Otra práctica que llama la atención es el descuido en la elección de las fuentes. La tecnología permite que hoy existan muchos reporteros ciudadanos cooperando con los medios, pero eso no significa que el periodismo tenga que olvidar su rol de aduana entre lo que es interesante y lo que es relevante. Si logramos que un testigo llame desde el interior de la cárcel para dar su testimonio, las preguntas deberán ir de acuerdo a lo que esa fuente es, un testigo interesado, y no un experto que explica con lujo de detalles las causas técnicas de un problema que no domina. Sus opiniones son válidas, por cierto. Pero el ideal sería que el aporte estuviera por el lado de lo que está ocurriendo, de cómo escapó él, que describa aquello que ve y que nosotros no apreciamos.
El verdadero aporte del periodismo no estuvo en esas eternas entrevistas por celulares, más bien estuvo cuando Jorge Hans se sorprendió con la confesión del Presidente de los Funcionarios Penitenciarios, Pedro Fernández, en el sentido de que había solo cinco gendarmes a cargo de toda la torre 5, o cuando apareció la fiscal Maldonado desencajada y algo furiosa criticando a todos los gobiernos, o cuando el Intendente de Santiago con voz tiritona le dijo a los periodistas que el terrón de barro que tenía en sus ojos era comprensible y que no tenía ninguna importancia.
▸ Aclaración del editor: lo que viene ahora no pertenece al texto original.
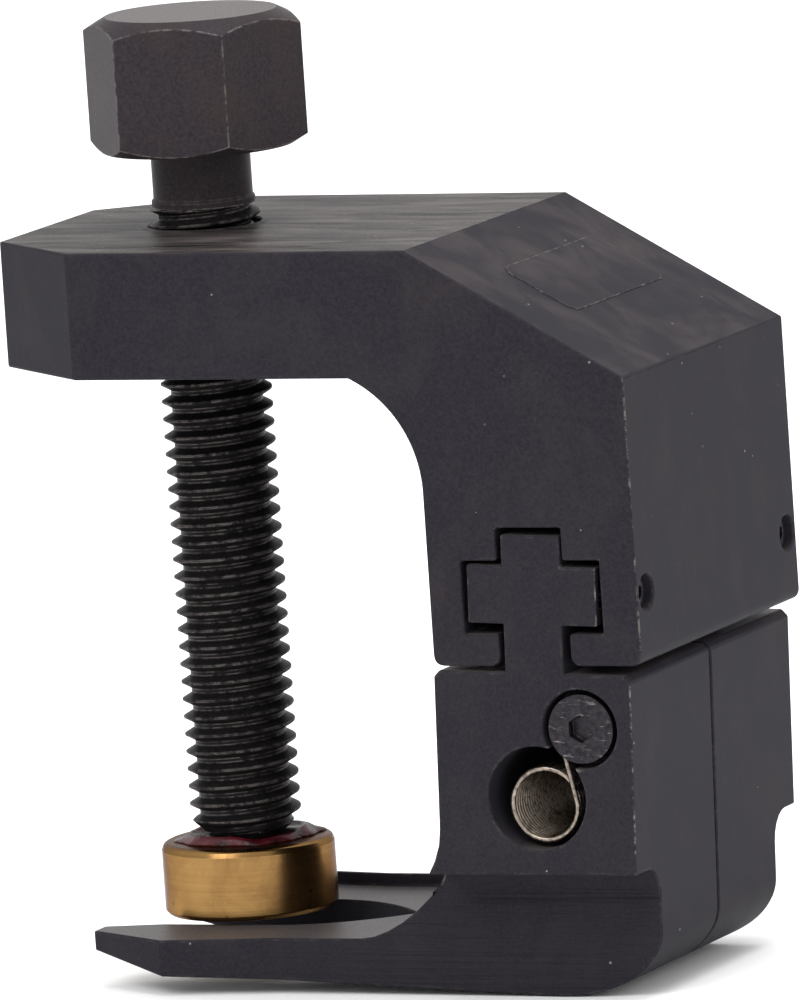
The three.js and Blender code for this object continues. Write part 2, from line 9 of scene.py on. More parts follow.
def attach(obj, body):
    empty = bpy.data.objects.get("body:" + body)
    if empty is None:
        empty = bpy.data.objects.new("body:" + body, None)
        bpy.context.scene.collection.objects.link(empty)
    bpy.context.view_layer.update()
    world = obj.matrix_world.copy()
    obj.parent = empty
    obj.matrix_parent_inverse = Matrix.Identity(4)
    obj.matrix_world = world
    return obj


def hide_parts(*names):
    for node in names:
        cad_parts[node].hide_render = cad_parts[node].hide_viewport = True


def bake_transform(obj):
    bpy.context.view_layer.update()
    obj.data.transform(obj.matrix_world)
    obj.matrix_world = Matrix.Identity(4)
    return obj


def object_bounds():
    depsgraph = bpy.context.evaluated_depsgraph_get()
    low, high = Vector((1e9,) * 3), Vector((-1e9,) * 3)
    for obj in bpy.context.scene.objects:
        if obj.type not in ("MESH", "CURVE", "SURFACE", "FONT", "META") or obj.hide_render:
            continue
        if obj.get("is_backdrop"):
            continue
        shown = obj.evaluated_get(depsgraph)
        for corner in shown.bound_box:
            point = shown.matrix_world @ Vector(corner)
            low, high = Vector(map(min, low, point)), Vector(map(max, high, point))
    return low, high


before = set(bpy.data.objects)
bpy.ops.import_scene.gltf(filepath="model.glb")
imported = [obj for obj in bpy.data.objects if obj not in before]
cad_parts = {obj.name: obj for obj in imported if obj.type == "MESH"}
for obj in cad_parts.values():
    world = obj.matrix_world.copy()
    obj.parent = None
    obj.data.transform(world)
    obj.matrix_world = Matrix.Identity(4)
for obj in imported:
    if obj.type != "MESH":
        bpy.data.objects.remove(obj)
CAD_LOW, CAD_HIGH = (corner.copy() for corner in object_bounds())

MM = 0.001

# Driving dimensions, in millimetres, the same as in the CAD
ARM_TOP = 48.9
RIDGE_X = 21.55
BACK_X = 37.45
SLOPE_FOOT_Z = 39.9
THREAD_RADIUS = 3.93
THREAD_START = 5.7
THREAD_END = 50.45
NECK_RADIUS = 3.52
TIP_RADIUS = 2.6
TIP_CHAMFER = 0.6
TIP_FOOT = 1.55
RING_Z = 3.4
RING_WIRE = 0.35
GAP = 0.3
HEAD_FOOT = 54.4
HEAD_HEIGHT = 9.6
HEAD_ACROSS_FLATS = 13.75
HEAD_TURN = math.radians(-20.2)
HEAD_CHAMFER = 1.05
HEAD_CROWN = 0.8
HEAD_CROWN_DROP = 0.35
HEAD_MARGIN = 0.15
CAP_HEIGHT = 5.1
JAW_HALF_DEPTH = 14.4
OVERHANG_Z = 5.05
SPRING_X = 29.0
SPRING_Z = 9.85
SPRING_RADIUS = 2.7
SPRING_WIRE = 0.4
SPRING_RECESS = 0.86
LEG_DEPTH = 1.65
LEG_RADIUS = 0.25
LEG_PAST_SCREW = 0.3
LEG_CLEARANCE = 0.95
SCREW_X = 32.4
SCREW_Z = 15.3
SCREW_SHANK_RADIUS = 1.2

# Finer detail of the spindle, which the CAD leaves out: its thread's form and two ends, the ring on its
# neck, and how far its parts reach into each other
PITCH = 1.25
THREAD_ROOT = 3.24
THREAD_START_STEP = 0.3
RUN_OUT_SLOPE = 1.5
NECK_RING_HEIGHT = 0.35
NECK_RING_RISE = 0.14
NECK_RING_CHAMFER = 0.15
JOIN = 0.1
TIP_JOIN = 0.4

# Finer detail of the spring: coil spacing in wire widths, points in a turn, and points along the leg
COIL_SPACING = 1.04
COIL_POINTS = 28
LEG_SHARES = (0.12, 0.3, 0.6, 1.0)

# Grease round the foot of the thread; its outline is in shares of the spread and heights above the cap
GREASE_LIFT = 0.02
GREASE_CLEARANCE = 0.06
GREASE_HEIGHT = 0.75
GREASE_SPREAD = 0.55
GREASE_DIP = 0.08
GREASE_OUTLINE = ((1.0, 0.0), (0.9, 0.16), (0.55, 0.36), (0.25, GREASE_HEIGHT))

# Burred edge of the threaded hole: how far it stands up, sinks in and clears the thread, and its slopes
MOUTH_RADIUS = 4.6
MOUTH_DEPTH = 1.2
MOUTH_BURR = 0.12
MOUTH_CLEARANCE = 0.05
MOUTH_SUNK = 0.02
MOUTH_OUTER_SLOPE = 0.25
MOUTH_INNER_SLOPE = 0.12

# Blank raised panel on the slope: distances down from the ridge, and its ends across the frame
PANEL_TOP = 4.74
PANEL_FOOT = 10.97
PANEL_FRONT_Y = -7.37
PANEL_REAR_Y = 9.09
PANEL_RISE = 0.06
PANEL_SUNK = 0.15
PANEL_CORNER = 1.1
PANEL_CORNER_STEPS = 8

# Widths of the rounded edges. On the CAD's own shapes, points that the rounding leaves more than
# STRAY_SHARE of the width off the surface are pulled back to it
FRAME_EDGE = 0.2
JAW_EDGE = 0.15
CAP_EDGE = 0.1
SPRING_SCREW_EDGE = 0.08
STOP_SCREW_EDGE = 0.06
SNAP_RING_EDGE = 0.03
SPINDLE_EDGE = 0.035
PANEL_EDGE = 0.06
MOUTH_EDGE = 0.03
STRAY_SHARE = 0.6

# Angles in degrees: edges sharper than these are rounded, and flatter facets than this are merged
EDGE_ANGLE = 30.0
SPINDLE_EDGE_ANGLE = 24.0
FLAT_ANGLE = 0.6

# Points closer than these are merged: in the CAD meshes, and in the meshes made here
CAD_WELD = 0.004
WELD = 0.0005
SLIVER = 0.0002

# Floor, in metres
FLOOR_HALF = 2.5
FLOOR_DROP = 0.00002

# Camera: a little above the object, in front of it and towards its back, with a slight roll
CAMERA_TARGET = Vector((13.635, 0.0, 29.161)) * MM
CAMERA_AZIMUTH = math.radians(24.202)
CAMERA_ELEVATION = math.radians(8.214)
CAMERA_ROLL = math.radians(-3.893)
CAMERA_DISTANCE = 1.1755
CAMERA_LENS = 602.37


# ---- meshes -------------------------------------------------------------------------------------

def link_mesh(name, mesh):
    obj = bpy.data.objects.new(name, mesh)
    bpy.context.scene.collection.objects.link(obj)
    return obj


def solid_from(name, points, faces):
    """A closed mesh in millimetres, scaled to metres, with its normals outward."""
    mesh = bpy.data.meshes.new(name)
    mesh.from_pydata([tuple(Vector(p) * MM) for p in points], [], faces)
    work = bmesh.new()
    work.from_mesh(mesh)
    bmesh.ops.remove_doubles(work, verts=work.verts, dist=WELD * MM)
    bmesh.ops.dissolve_degenerate(work, edges=work.edges, dist=SLIVER * MM)
    bmesh.ops.recalc_face_normals(work, faces=work.faces)
    work.to_mesh(mesh)
    work.free()
    return link_mesh(name, mesh)


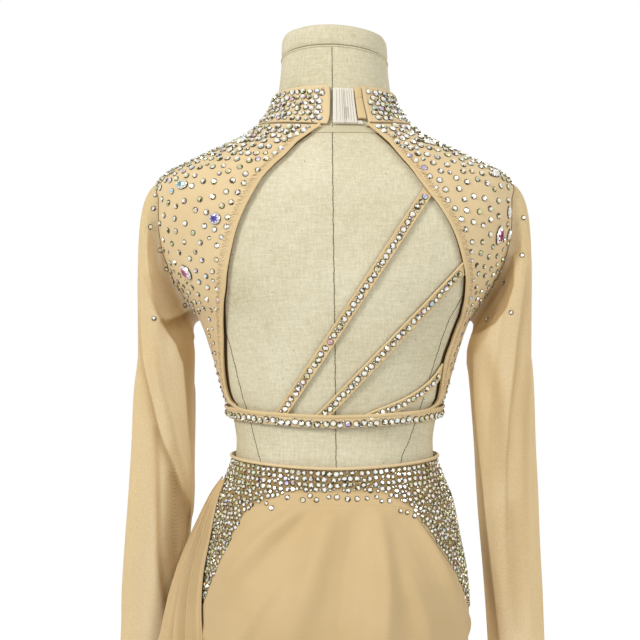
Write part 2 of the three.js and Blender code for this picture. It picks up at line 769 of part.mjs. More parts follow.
// Sleeves: sewn into the armhole, over the shoulder, then hanging to the open cuff.
function armholePoint(side, q) {
  const inset = 0.8;
  const at = (q <= 0.5 ? q : 1 - q) * 2 * (ARMHOLE.length - 1);
  const first = Math.min(Math.floor(at), ARMHOLE.length - 2);
  const middle = (ARMHOLE[0].height + ARMHOLE[ARMHOLE.length - 1].height) / 2;
  const height = THREE.MathUtils.lerp(ARMHOLE[first].height, ARMHOLE[first + 1].height, at - first);
  const spread = THREE.MathUtils.lerp(ARMHOLE[first].spread, ARMHOLE[first + 1].spread, at - first);
  const branch = q <= 0.5 ? -1 : 1;
  const turn = side * (90 + branch * Math.max(0, spread - 0.35));
  return lifted(middle + (height - middle) * (1 - (2 * inset) / 151), turn, CLOTH_LIFT + CLOTH_WALL);
}
function sleeveSection(side, rows, height, q, folds) {
  const at = (column) => through(rows.slice().reverse(), "height", column)(height);
  const round = 360 * q;
  const rise = folds.reduce((sum, fold) => {
    const fall = (fold.top - height) / (fold.top - fold.end);
    if (fall < 0 || fall > 1) return sum;
    const centre = THREE.MathUtils.lerp(fold.topTurn, fold.endTurn, fall);
    const away = ((((round - centre) % 360) + 540) % 360) - 180;
    return sum + fold.rise * Math.sin(Math.PI * fall) ** 0.6 * Math.exp(-((away / fold.width) ** 2));
  }, 0);
  const middle = (at("outer") + at("inner")) / 2;
  const half = (at("outer") - at("inner")) / 2;
  const across = Math.cos(radians(round));
  const along = Math.sin(radians(round));
  return new THREE.Vector3(
    side * (middle + (half - 2 + rise) * across),
    at("middle") - (at("depth") + rise) * along,
    height,
  );
}
function sleeve(side, rows, folds) {
  const columns = Array.from({ length: SLEEVE_COLUMNS }, (_, i) => i / SLEEVE_COLUMNS);
  const start = rows[0].height;
  const head = Array.from({ length: HEAD_ROWS }, (_, row) => {
    const t = row / HEAD_ROWS;
    return columns.map((q) => {
      const from = armholePoint(side, q);
      const to = sleeveSection(side, rows, start, q, folds);
      const fall = from.z - to.z;
      const out = new THREE.Vector3(side * (8 + 0.1 * fall), 0, -0.06 * fall);
      const curve = new THREE.CubicBezierCurve3(
        from,
        from.clone().add(out),
        to.clone().add(new THREE.Vector3(0, 0, 0.5 * fall)),
        to,
      );
      return curve.getPoint(t);
    });
  });
  const levels = Array.from({ length: 13 }, (_, i) => THREE.MathUtils.lerp(start, rows.at(-1).height, i / 12));
  const tube = levels.map((height) => columns.map((q) => sleeveSection(side, rows, height, q, folds)));
  const outer = [...head, ...tube];
  return hangingCloth(side > 0 ? outer.map((line) => line.slice().reverse()) : outer, true);
}
addPiece("sleeve_left", sleeve(-1, LEFT_SLEEVE, LEFT_SLEEVE_FOLDS), "mesh");
addPiece("sleeve_right", sleeve(1, RIGHT_SLEEVE, RIGHT_SLEEVE_FOLDS), "mesh");

// Large sew-on stones: flat backs, sloping sides and a smaller flat table.
const STONE_SIDES = 10;
const STONE_RINGS = table("size rise", [[1, 0], [1, 0.35], [0.6, 1]]);
for (const stone of STONES) {
  const out = bodyNormal(stone.height, stone.turn);
  const across = new THREE.Vector3(0, 0, 1).cross(out).normalize();
  const up = out.clone().cross(across);
  const lean = radians(stone.lean);
  const middle = lifted(stone.height, stone.turn, TRIM_LIFT + 0.3);
  const rings = STONE_RINGS.map(({ size, rise }) =>
    Array.from({ length: STONE_SIDES }, (_, i) => {
      const angle = (i * 2 * Math.PI) / STONE_SIDES;
      const taper = 1 - stone.point * Math.max(0, Math.cos(angle)) ** 2;
      const long = (size * stone.length * Math.cos(angle)) / 2;
      const wide = (size * stone.width * taper * Math.sin(angle)) / 2;
      return middle
        .clone()
        .addScaledVector(up, long * Math.cos(lean) - wide * Math.sin(lean))
        .addScaledVector(across, long * Math.sin(lean) + wide * Math.cos(lean))
        .addScaledVector(out, rise * stone.rise);
    }),
  );
  addPiece(stone.name, ringedSolid(rings), "crystal");
}

export default costume;
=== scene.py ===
"""A lyrical dance costume on its limbless dress form, seen from the back.

Lengths are millimetres and angles degrees until a mesh is made. A place on the body is its
height, its turn round the body from the centre back (growing towards the wearer's right), and
its lift out from the form's surface.
"""

import math

import bpy
import numpy as np
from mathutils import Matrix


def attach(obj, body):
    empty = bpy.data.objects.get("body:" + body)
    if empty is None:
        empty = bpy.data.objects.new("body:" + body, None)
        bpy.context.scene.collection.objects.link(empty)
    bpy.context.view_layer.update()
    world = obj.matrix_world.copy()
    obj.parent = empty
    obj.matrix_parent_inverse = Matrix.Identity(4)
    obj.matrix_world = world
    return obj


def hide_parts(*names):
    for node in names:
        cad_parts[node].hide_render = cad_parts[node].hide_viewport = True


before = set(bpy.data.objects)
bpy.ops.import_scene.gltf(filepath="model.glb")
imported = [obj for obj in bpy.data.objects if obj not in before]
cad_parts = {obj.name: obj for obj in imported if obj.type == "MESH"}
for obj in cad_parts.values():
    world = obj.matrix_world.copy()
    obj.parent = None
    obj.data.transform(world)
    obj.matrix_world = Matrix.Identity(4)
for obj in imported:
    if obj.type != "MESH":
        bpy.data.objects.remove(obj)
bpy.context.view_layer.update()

# ---------------------------------------------------------------------------------------------
# Camera: level with the shoulder blades, behind the costume. It sees the form from its neck
# cap to the hips, as a portrait lens does from about a metre and a quarter.
# ---------------------------------------------------------------------------------------------
CAMERA_PLACE = (-16, -1250, 1190)
CAMERA_FOCUS = 1136.4  # distance at which one pixel of a 640 px frame is one millimetre

camera_data = bpy.data.cameras.new("portrait_lens")
camera_data.sensor_width = 36
camera_data.lens = CAMERA_FOCUS * camera_data.sensor_width / 640
camera = bpy.data.objects.new("camera", camera_data)
camera.location = [length / 1000 for length in CAMERA_PLACE]
camera.rotation_euler = (math.radians(90), 0, 0)
bpy.context.collection.objects.link(camera)
bpy.context.scene.camera = camera

# ---------------------------------------------------------------------------------------------
# Studio: a white paper sweep and three soft boxes, the strongest high on the left. Seen
# directly the paper is blank white; what it throws back on the costume is a good deal less.
# ---------------------------------------------------------------------------------------------
PAPER_WHITE = "#ffffff"
BOUNCE = 0.6
SOFT_BOXES = {
    "soft_box_key": {"place": (-1900, -1950, 2700), "size": 900, "watts": 64},
    "soft_box_fill": {"place": (2100, -1500, 1900), "size": 1500, "watts": 25},
    "soft_box_front": {"place": (500, 2400, 2300), "size": 1500, "watts": 34},
}


def linear(hex_colour):
    """An sRGB hex colour as a linear RGBA tuple."""
    parts = [int(hex_colour[i : i + 2], 16) / 255 for i in (1, 3, 5)]
    return tuple(p / 12.92 if p <= 0.04045 else ((p + 0.055) / 1.055) ** 2.4 for p in parts) + (1,)


def add_node(tree, kind, settings=None, **sockets):
    """Adds a node. A socket is named by its words or by i and its number, and takes a number,
    a colour or another node's output."""
    node = tree.nodes.new(kind)
    for key, value in (settings or {}).items():
        setattr(node, key, value)
    for key, value in sockets.items():
        numbered = key[0] == "i" and key[1:].isdigit()
        socket = node.inputs[int(key[1:]) if numbered else key.replace("_", " ")]
        if isinstance(value, bpy.types.NodeSocket):
            tree.links.new(value, socket)
        else:
            socket.default_value = value
    return node


def new_material(name):
    """An empty node material."""
    material = bpy.data.materials.new(name)
    material.use_nodes = True
    material.node_tree.nodes.clear()
    return material, material.node_tree


bpy.context.scene.view_settings.view_transform = "Standard"
room = bpy.data.worlds.new("white_room")
room.use_nodes = True
room.node_tree.nodes.clear()
seen = add_node(room.node_tree, "ShaderNodeLightPath").outputs["Is Camera Ray"]
bounced = add_node(room.node_tree, "ShaderNodeBackground", Color=linear(PAPER_WHITE), Strength=BOUNCE)
direct = add_node(room.node_tree, "ShaderNodeBackground", Color=linear(PAPER_WHITE), Strength=1.0)
either = add_node(room.node_tree, "ShaderNodeMixShader", i0=seen, i1=bounced.outputs[0], i2=direct.outputs[0])
add_node(room.node_tree, "ShaderNodeOutputWorld", Surface=either.outputs[0])
bpy.context.scene.world = room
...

Esas eran las fuentes que valían la pena, las que tenían que dar la cara sin concesiones. Y a las que había que poner contra las rejas una y otra vez porque para eso son autoridades, para mandar, tomar decisiones y responder por ellas. Las otras fuentes, las del dolor, las hubiésemos querido en silencio, con el respeto del sonido ambiente. Con esas solo debíamos llorar; con las otras, encontrar explicaciones. Y cuando se llora, se llora, no se habla; en cambio, cuando se requieren respuestas, se pregunta, se indaga, se buscan datos.
Para lograr lo segundo, esos reporteros, cansados, agobiados y cargados de emociones, necesitan ayuda. Necesitan cabezas frías que tomen decisiones por ellos. Y allí están los editores. Están en las salas de control, alejados del hervidero, en la racionalidad del mando. ¿Cumplieron los editores? ¿Les soplaron al oido información de calidad a sus reporteros? ¿Los pauteraon con preguntas adecuadas en la medida que avanzaba la noticia? ¿Citaron al estudio a los expertos que pudieran ir dando contexto a todo lo que estaba sucediendo? Así trabaja la BBC. Esa cadena que tanto nos sorprendió en el rescate de los mineros. Sus reporteros en cámara no son unos sabiondos. Sus talentos son la suma de su encanto y empatía comunicacional con la capacidad intelectual propia y la de sus asistentes. A cada minuto los están alimentando con información dura, con datos frescos, chequeados y contrachequeados, lo que les da seguridad y un desplante inigualable en pantalla. Eso es trabajo en equipo. Es profesionalismo, es tomarse muy en serio el rol que les tocó jugar en la sociedad.
Nada indica que tragedias como las que hemos experimentado no estallen en cualquier minuto. Sería interesante practicar ahora el plan DEYSE. Junto con repasar algunas orientaciones programáticas, procede revisar lo que se hizo bien (para reforzarlo), corregir los errores y preparar los escenarios futuros. No es tan difícil adivinar que los aviones se van a caer, que los hospitales pueden colapsar, que algún corrupto vestido de gente anda suelto planeando alguna maldad o que el narcotráfico se puede mandar un numerito. El periodismo es un oficio demasiado sagrado como para no tomarlo con la seriedad que se merece. Sin embargo y pese a todo, creo que cuando revisemos este año llegaremos a la conclusión de que somos más libres gracias al desempeño de muchos buenos periodistas.